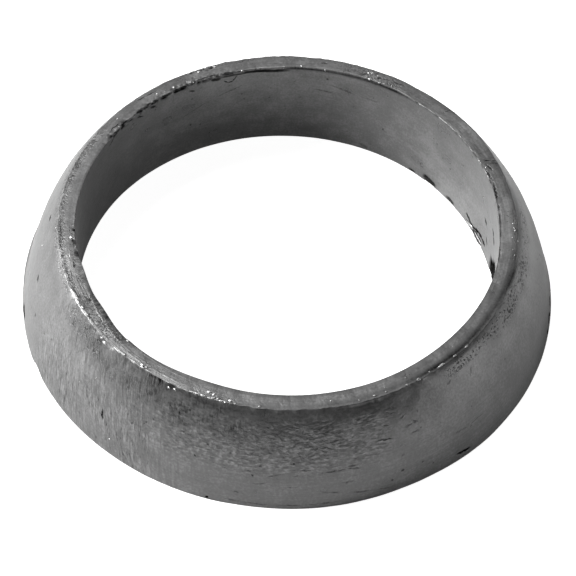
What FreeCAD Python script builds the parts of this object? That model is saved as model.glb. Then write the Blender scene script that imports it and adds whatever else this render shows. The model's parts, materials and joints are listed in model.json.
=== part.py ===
import FreeCAD, Part
import math
import os
import Sketcher

# Pressed ring gasket for the ball joint between two exhaust pipes, in millimetres.
# Its axis is +Z and its origin is the centre of the flat base. Places round the ring are angles
# from +X towards +Y. One piece of graphite pressed into knitted wire, so it is one solid.

DOCUMENT_NAME = "ring_gasket"
NODE_NAME = "gasket_ring"

# Driving sizes of the pressed form
RING_SIZES = [
    ("bore_diameter", 55.0, "inside diameter, a sliding fit on the pipe stub"),
    ("base_width", 7.5, "width of the flat base, from the bore to the seat"),
    ("land_width", 2.2, "width of the narrow flat on top, its flash included"),
    ("land_height", 13.85, "height of the land above the base"),
    ("flash_width", 0.45, "width of the flash pressed up at the land's outer edge"),
    ("flash_height", 0.15, "height of that flash above the land"),
    ("flash_peak", 0.15, "distance from the seat's upper edge in to the flash's peak"),
    ("seat_foot_radius", 0.4, "round between the seat and the base"),
    ("bore_top_radius", 0.3, "round between the bore and the land"),
    ("bore_foot_bevel", 0.25, "bevel between the bore and the base"),
]

# Split below the land, where the skin has lifted from the top of the bore's wall
SPLIT_SIZES = [
    ("split_angle", 91.0, "place round the ring where the split begins, in degrees"),
    ("split_sweep", 16.0, "how far it runs round the ring, in degrees"),
    ("split_drop", 0.4, "distance from the land down to the split"),
    ("split_gap", 0.3, "height of the split"),
    ("split_depth", 0.4, "depth of the split into the wall"),
]

# Chips broken out of the rims: name, rim, place round the ring in degrees, length along the rim
# and depth across the corner
CHIPS = [
    ("notch_chip", "bore_foot", 9.5, 2.8, 0.6),
    ("flake_chip", "bore_foot", 23.0, 5.0, 0.5),
    ("short_chip", "bore_foot", 36.5, 2.0, 0.35),
    ("far_chip", "bore_foot", 46.0, 2.6, 0.35),
    ("long_rim_chip", "seat_foot", 189.5, 4.6, 0.5),
    ("side_rim_chip", "seat_foot", 203.5, 3.8, 0.5),
    ("front_rim_chip", "seat_foot", 231.0, 2.2, 0.35),
    ("back_land_chip", "land_edge", 115.0, 5.0, 0.25),
]

# Each rim's radius and height, and the way out of the solid at its corner
RIMS = {
    "bore_foot": ("Sizes.bore_diameter / 2", "0", -1, -1),
    "seat_foot": ("(Sizes.bore_diameter / 2 + Sizes.base_width)", "0", 1, -1),
    "land_edge": ("(Sizes.bore_diameter / 2 + Sizes.land_width)", "Sizes.land_height", 1, 1),
}

FULL_TURN = 360.0
# A corner's way out leans equally outward and upward
DIAGONAL = 2 ** -0.5
LENGTH_TOLERANCE = 1e-4


def fill_sheet(doc):
    sheet = doc.addObject("Spreadsheet::Sheet", "Sizes")
    rows = RING_SIZES + SPLIT_SIZES
    for name, rim, angle, length, depth in CHIPS:
        rows = rows + [
            (name + "_angle", angle, "place round the ring, in degrees"),
            (name + "_length", length, "length along the rim"),
            (name + "_depth", depth, "depth across the corner"),
        ]
    for row, (alias, value, meaning) in enumerate(rows, start=1):
        sheet.set(f"A{row}", alias)
        sheet.set(f"B{row}", str(value))
        sheet.set(f"C{row}", meaning)
        sheet.setAlias(f"B{row}", alias)
    doc.recompute()
    return sheet


def origin_plane(body, role):
    return next(feature for feature in body.Origin.OriginFeatures if feature.Role == role)


def new_sketch(body, name, role):
    sketch = body.newObject("Sketcher::SketchObject", name)
    sketch.AttachmentSupport = [(origin_plane(body, role), "")]
    sketch.MapMode = "FlatFace"
    return sketch


def draw_outline(sketch, corners, arc_centres=(), tangent_corners=()):
    """Closed outline through named corners, bound to the sheet by their distances.

    A corner without a formula is found by what it is tangent to. arc_centres holds a side's
    number and its arc's centre for each side that isn't straight.
    """
    points = [FreeCAD.Vector(*guess, 0) for name, guess, across, up in corners]
    centres = {side: FreeCAD.Vector(*centre, 0) for side, centre in arc_centres}
    count = len(points)
    for side, start in enumerate(points):
        end = points[(side + 1) % count]
        if side in centres:
            reach = (start - centres[side]).Length
            circle = Part.Circle(centres[side], FreeCAD.Vector(0, 0, 1), reach)
            arc = Part.ArcOfCircle(circle, circle.parameter(start), circle.parameter(end))
            sketch.addGeometry(arc, False)
        else:
            sketch.addGeometry(Part.LineSegment(start, end), False)
    for side in range(count):
        following = (side + 1) % count
        join = "Tangent" if corners[following][0] in tangent_corners else "Coincident"
        sketch.addConstraint(Sketcher.Constraint(join, side, 2, following, 1))
    for side, (name, guess, across, up) in enumerate(corners):
        bind_point(sketch, side, name, guess, across, up)


def bind_point(sketch, geometry, name, guess, across, up):
    """Ties a shape's first point to the sheet, or to the horizontal axis where up is 0."""
    distances = (("DistanceX", "across", across, guess[0]), ("DistanceY", "up", up, guess[1]))
    for kind, label, formula, value in distances:
        if formula is None:
            continue
        if formula == "0":
            # -1 is the sketch's own horizontal axis, and its point 1 is the origin
            sketch.addConstraint(Sketcher.Constraint("PointOnObject", geometry, 1, -1))
            continue
        index = sketch.addConstraint(Sketcher.Constraint(kind, -1, 1, geometry, 1, value))
        sketch.renameConstraint(index, f"{name}_{label}")
        sketch.setExpression(f"Constraints.{name}_{label}", formula)


def circular_edge(shape, radius, height):
    """Name of the full circle of this radius at this height on the ring's axis."""
    for number, edge in enumerate(shape.Edges, start=1):
        curve = edge.Curve
        if not isinstance(curve, Part.Circle):
            continue
        if abs(curve.Radius - radius) > LENGTH_TOLERANCE:
            continue
        if abs(curve.Center.z - height) < LENGTH_TOLERANCE:
            return f"Edge{number}"
    raise ValueError(f"no edge of radius {radius} at height {height}")


def add_section(body, sheet):
    """Section of the pressed form: bore, base, spherical seat, flash and land."""
    bore_radius = sheet.bore_diameter / 2
    base_radius = bore_radius + sheet.base_width
    land_radius = bore_radius + sheet.land_width
    land_height = sheet.land_height
    foot_round = sheet.seat_foot_radius
    # The seat is part of a sphere, so its arc's centre lies on the axis
    centre_height = (land_radius ** 2 + land_height ** 2 - base_radius ** 2) / (2 * land_height)
    seat_radius = math.hypot(base_radius, centre_height)
    # The round at the seat's foot touches the sphere from inside, and the base
    round_centre = math.sqrt((seat_radius - foot_round) ** 2 - (foot_round - centre_height) ** 2)
    stretch = seat_radius / (seat_radius - foot_round)
    seat_foot = (round_centre * stretch, centre_height + (foot_round - centre_height) * stretch)
    flash_top = (land_radius - sheet.flash_peak, land_height + sheet.flash_height)
    bore = "Sizes.bore_diameter / 2"
    land = f"{bore} + Sizes.land_width"
    top = "Sizes.land_height"
    corners = [
        ("bore_foot", (bore_radius, 0), bore, "0"),
        ("base_rim", (round_centre, 0), None, "0"),
        ("seat_foot", seat_foot, None, None),
        ("seat_top", (land_radius, land_height), land, top),
        ("flash_top", flash_top, f"{land} - Sizes.flash_peak", f"{top} + Sizes.flash_height"),
        ("flash_foot", (land_radius - sheet.flash_width, land_height),
         f"{land} - Sizes.flash_width", top),
        ("bore_top", (bore_radius, land_height), bore, top),
    ]
    round_side = 1
    seat_side = 2
    arcs = [(round_side, (round_centre, foot_round)), (seat_side, (0, centre_height))]
    sketch = new_sketch(body, "Section", "XZ_Plane")
    draw_outline(sketch, corners, arcs, ("base_rim", "seat_foot"))
    # The seat's centre, its point 3, lies on the sketch's own vertical axis, -2
    sketch.addConstraint(Sketcher.Constraint("PointOnObject", seat_side, 3, -2))
    index = sketch.addConstraint(Sketcher.Constraint("Radius", round_side, foot_round))
    sketch.renameConstraint(index, "seat_foot_radius")
    sketch.setExpression("Constraints.seat_foot_radius", "Sizes.seat_foot_radius")
    # Sharp corner where the sphere would meet the base if it weren't rounded off
    corner = sketch.addGeometry(Part.Point(FreeCAD.Vector(base_radius, 0, 0)), True)
    bind_point(sketch, corner, "base", (base_radius, 0), f"{bore} + Sizes.base_width", "0")
    sketch.addConstraint(Sketcher.Constraint("PointOnObject", corner, 1, seat_side))
    return sketch


def add_ring(body, sheet):
    section = add_section(body, sheet)
    ring = body.newObject("PartDesign::Revolution", "PressedRing")
    ring.Profile = section
    ring.ReferenceAxis = (section, ["V_Axis"])
    ring.Angle = FULL_TURN
    body.Document.recompute()
    return ring


def ease_bore(body, sheet, ring):
    """Round and bevel at the two ends of the bore's wall."""
    bore_radius = sheet.bore_diameter / 2
    top_round = body.newObject("PartDesign::Fillet", "BoreTopRound")
    top_round.Base = (ring, [circular_edge(ring.Shape, bore_radius, sheet.land_height)])
    top_round.setExpression("Radius", "Sizes.bore_top_radius")
    body.Document.recompute()
    foot_bevel = body.newObject("PartDesign::Chamfer", "BoreFootBevel")
    foot_bevel.Base = (top_round, [circular_edge(top_round.Shape, bore_radius, 0)])
    foot_bevel.setExpression("Size", "Sizes.bore_foot_bevel")
    body.Document.recompute()
    return foot_bevel


def cut_split(body, sheet):
    """Short groove round the bore's wall, just below the land."""
    bore_radius = sheet.bore_diameter / 2
    inner = bore_radius - sheet.split_depth
    outer = bore_radius + sheet.split_depth
    upper = sheet.land_height - sheet.split_drop
    lower = upper - sheet.split_gap
    bore = "Sizes.bore_diameter / 2"
    roof = "Sizes.land_height - Sizes.split_drop"
    # The cutter starts as far inside the bore as it goes into the wall, so it cuts cleanly
    corners = [
        ("inner_low", (inner, lower), f"{bore} - Sizes.split_depth", f"{roof} - Sizes.split_gap"),
        ("outer_low", (outer, lower), f"{bore} + Sizes.split_depth", f"{roof} - Sizes.split_gap"),
        ("outer_high", (outer, upper), f"{bore} + Sizes.split_depth", roof),
        ("inner_high", (inner, upper), f"{bore} - Sizes.split_depth", roof),
    ]
    sketch = new_sketch(body, "SplitSection", "XZ_Plane")
    sketch.AttachmentOffset = FreeCAD.Placement(
        FreeCAD.Vector(), FreeCAD.Rotation(FreeCAD.Vector(0, 1, 0), sheet.split_angle))
    sketch.setExpression(".AttachmentOffset.Rotation.Angle", "Sizes.split_angle * 1 deg")
    draw_outline(sketch, corners)
    split = body.newObject("PartDesign::Groove", "LandSplit")
    split.Profile = sketch
    split.ReferenceAxis = (sketch, ["V_Axis"])
    split.setExpression("Angle", "Sizes.split_sweep * 1 deg")
    body.Document.recompute()
    return split


def cut_chip(body, name, rim):
    """Scoop at a rim: a sphere whose cap has the chip's length and depth."""
    radius, height, outward, upward = RIMS[rim]
    length = f"Sizes.{name}_length"
    depth = f"Sizes.{name}_depth"
    angle = f"Sizes.{name}_angle * 1 deg"
    scoop_radius = f"({length} ^ 2 / 4 + {depth} ^ 2) / (2 * {depth})"
    standoff = f"({scoop_radius} - {depth}) * {DIAGONAL}"
    chip = body.newObject("PartDesign::SubtractiveSphere", name)
    chip.AttachmentSupport = [(origin_plane(body, "XY_Plane"), "")]
    chip.MapMode = "FlatFace"
    chip.setExpression("Radius", f"{scoop_radius} * 1 mm")
    reach = f"({radius} + {outward} * {standoff})"
    chip.setExpression(".AttachmentOffset.Base.x", f"{reach} * cos({angle}) * 1 mm")
    chip.setExpression(".AttachmentOffset.Base.y", f"{reach} * sin({angle}) * 1 mm")
    chip.setExpression(".AttachmentOffset.Base.z", f"({height} + {upward} * {standoff}) * 1 mm")
    chip.setExpression(".AttachmentOffset.Rotation.Angle", angle)
    body.Document.recompute()
    return chip


def check_cut(before, after):
    if after.Shape.Volume >= before.Shape.Volume:
        raise RuntimeError(after.Name + " removes nothing")


def check_document(doc):
    for item in doc.Objects:
        if "Invalid" in item.State or "Error" in item.State:
            raise RuntimeError(f"{item.Name} is in state {item.State}")
    for body in doc.findObjects("PartDesign::Body"):
        if body.Shape.isNull() or not body.Shape.isValid():
            raise RuntimeError(body.Label + " has no valid solid")


def build():
    doc = FreeCAD.newDocument(DOCUMENT_NAME)
    sheet = fill_sheet(doc)
    body = doc.addObject("PartDesign::Body", "GasketRing")
    body.Label = NODE_NAME
    body.Placement = FreeCAD.Placement(FreeCAD.Vector(), FreeCAD.Rotation())
    ring = add_ring(body, sheet)
    last = ease_bore(body, sheet, ring)
    split = cut_split(body, sheet)
    check_cut(last, split)
    last = split
    for name, rim, angle, length, depth in CHIPS:
        chip = cut_chip(body, name, rim)
        check_cut(last, chip)
        last = chip
    body.Tip = last
    doc.recompute()
    check_document(doc)
    os.makedirs("parts", exist_ok=True)
    body.Shape.exportStep(f"parts/{body.Label}.step")
    print(body.Label, f"{body.Shape.Volume:.1f} mm3", len(body.Shape.Solids), "solid")


build()
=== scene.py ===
"""Looks of a used exhaust ring gasket: graphite pressed into knitted steel wire.

Lengths are millimetres and angles are degrees, counted round the ring from +X towards +Y.
MM turns a length into metres where a mesh, a lamp or the camera is made.
"""

import json
import math

import bmesh
import bpy
import numpy as np
from mathutils import Matrix, Vector

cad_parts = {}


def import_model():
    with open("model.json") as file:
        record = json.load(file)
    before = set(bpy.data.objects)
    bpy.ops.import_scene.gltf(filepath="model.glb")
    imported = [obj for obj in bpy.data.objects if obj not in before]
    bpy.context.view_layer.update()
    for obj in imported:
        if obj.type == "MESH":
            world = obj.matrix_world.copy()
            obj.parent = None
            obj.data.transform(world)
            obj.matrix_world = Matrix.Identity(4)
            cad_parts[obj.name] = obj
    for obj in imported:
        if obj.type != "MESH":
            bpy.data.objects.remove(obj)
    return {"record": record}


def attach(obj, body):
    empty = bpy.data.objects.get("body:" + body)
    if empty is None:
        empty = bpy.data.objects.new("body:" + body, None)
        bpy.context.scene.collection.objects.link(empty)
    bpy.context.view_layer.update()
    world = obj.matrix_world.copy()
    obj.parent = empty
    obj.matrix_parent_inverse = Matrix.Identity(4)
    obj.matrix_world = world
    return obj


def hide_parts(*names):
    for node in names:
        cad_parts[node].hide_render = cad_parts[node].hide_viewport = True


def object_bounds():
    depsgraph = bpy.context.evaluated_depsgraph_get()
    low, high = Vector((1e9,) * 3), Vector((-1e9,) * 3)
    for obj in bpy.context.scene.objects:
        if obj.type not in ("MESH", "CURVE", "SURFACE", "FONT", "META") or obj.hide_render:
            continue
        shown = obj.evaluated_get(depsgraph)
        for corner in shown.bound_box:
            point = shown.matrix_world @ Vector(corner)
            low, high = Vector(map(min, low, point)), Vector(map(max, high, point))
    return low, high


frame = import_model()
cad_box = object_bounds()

MM = 0.001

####

# Task statement:
Nothing outside the span should appear: copy exactly from the line with "sheet = fill_sheet(doc)" through the line with "bpy.data.objects.remove(obj)".

# Final result:
    sheet = fill_sheet(doc)
    body = doc.addObject("PartDesign::Body", "GasketRing")
    body.Label = NODE_NAME
    body.Placement = FreeCAD.Placement(FreeCAD.Vector(), FreeCAD.Rotation())
    ring = add_ring(body, sheet)
    last = ease_bore(body, sheet, ring)
    split = cut_split(body, sheet)
    check_cut(last, split)
    last = split
    for name, rim, angle, length, depth in CHIPS:
        chip = cut_chip(body, name, rim)
        check_cut(last, chip)
        last = chip
    body.Tip = last
    doc.recompute()
    check_document(doc)
    os.makedirs("parts", exist_ok=True)
    body.Shape.exportStep(f"parts/{body.Label}.step")
    print(body.Label, f"{body.Shape.Volume:.1f} mm3", len(body.Shape.Solids), "solid")


build()
=== scene.py ===
"""Looks of a used exhaust ring gasket: graphite pressed into knitted steel wire.

Lengths are millimetres and angles are degrees, counted round the ring from +X towards +Y.
MM turns a length into metres where a mesh, a lamp or the camera is made.
"""

import json
import math

import bmesh
import bpy
import numpy as np
from mathutils import Matrix, Vector

cad_parts = {}


def import_model():
    with open("model.json") as file:
        record = json.load(file)
    before = set(bpy.data.objects)
    bpy.ops.import_scene.gltf(filepath="model.glb")
    imported = [obj for obj in bpy.data.objects if obj not in before]
    bpy.context.view_layer.update()
    for obj in imported:
        if obj.type == "MESH":
            world = obj.matrix_world.copy()
            obj.parent = None
            obj.data.transform(world)
            obj.matrix_world = Matrix.Identity(4)
            cad_parts[obj.name] = obj
    for obj in imported:
        if obj.type != "MESH":
            bpy.data.objects.remove(obj)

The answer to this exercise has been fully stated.